EXERCISE REQUIREMENTS: Up to and including the line that contains "from FreeCAD import Vector", write out each line of the material from its first line, exactly.

DATA SECTION:
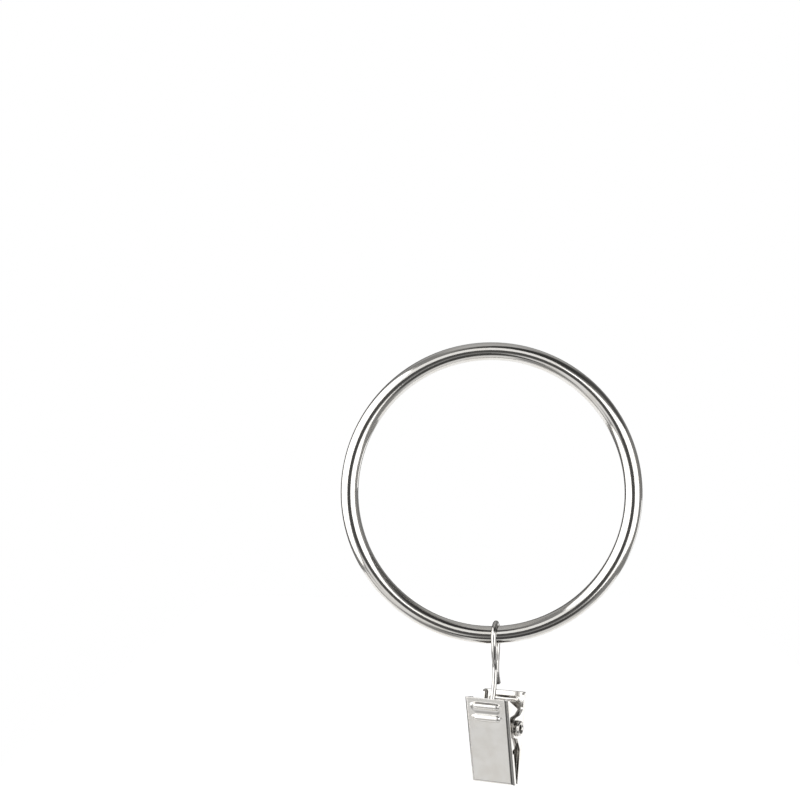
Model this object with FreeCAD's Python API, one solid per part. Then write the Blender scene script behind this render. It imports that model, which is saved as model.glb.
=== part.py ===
# Curtain ring with a hanging spring clip, in millimetres.
# Origin at the ring's centre, ring axis along Y, Z up, the clip's front plate towards -Y.
import FreeCAD, Part
import math
import os

from FreeCAD import Vector

# Ring: one closed hoop of round section
RING_INNER_R = 25.4
RING_WIRE_R = 1.7
RING_MID_R = RING_INNER_R + RING_WIRE_R

# Where the hook sits on the ring and how hook and clip are turned about Z
SEAT_X = 0.88
HOOK_TURN = 10.5
CLIP_TURN = 25.4

# Hook: one bent wire, loop over the ring and eye under the rivet
WIRE_R = 0.5
SEAT_GAP = 0.05
LOOP_PLAY = 0.35
HOOK_HEIGHT = 19.66
EYE_GAP = 0.08
TWIST_LOW = 4.0
TWIST_HIGH = 10.5

# Arcs of the hook in degrees from the +v direction: first, last and step
EYE_ARC = (5, -185, 27)
LOOP_ARC = (184, -4, 18.8)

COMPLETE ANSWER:
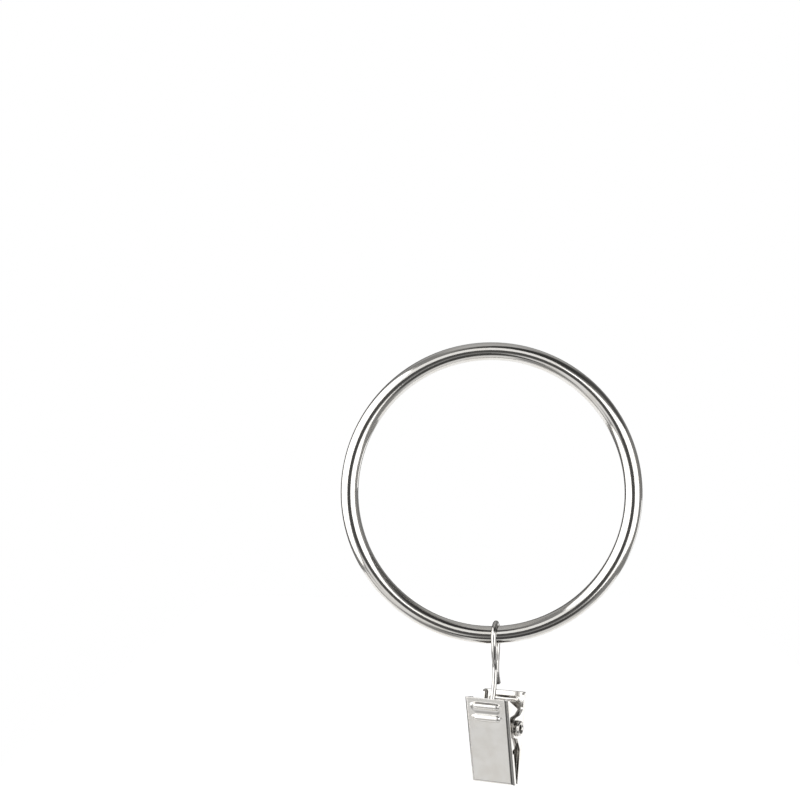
Model this object with FreeCAD's Python API, one solid per part. Then write the Blender scene script behind this render. It imports that model, which is saved as model.glb.
=== part.py ===
# Curtain ring with a hanging spring clip, in millimetres.
# Origin at the ring's centre, ring axis along Y, Z up, the clip's front plate towards -Y.
import FreeCAD, Part
import math
import os

from FreeCAD import Vector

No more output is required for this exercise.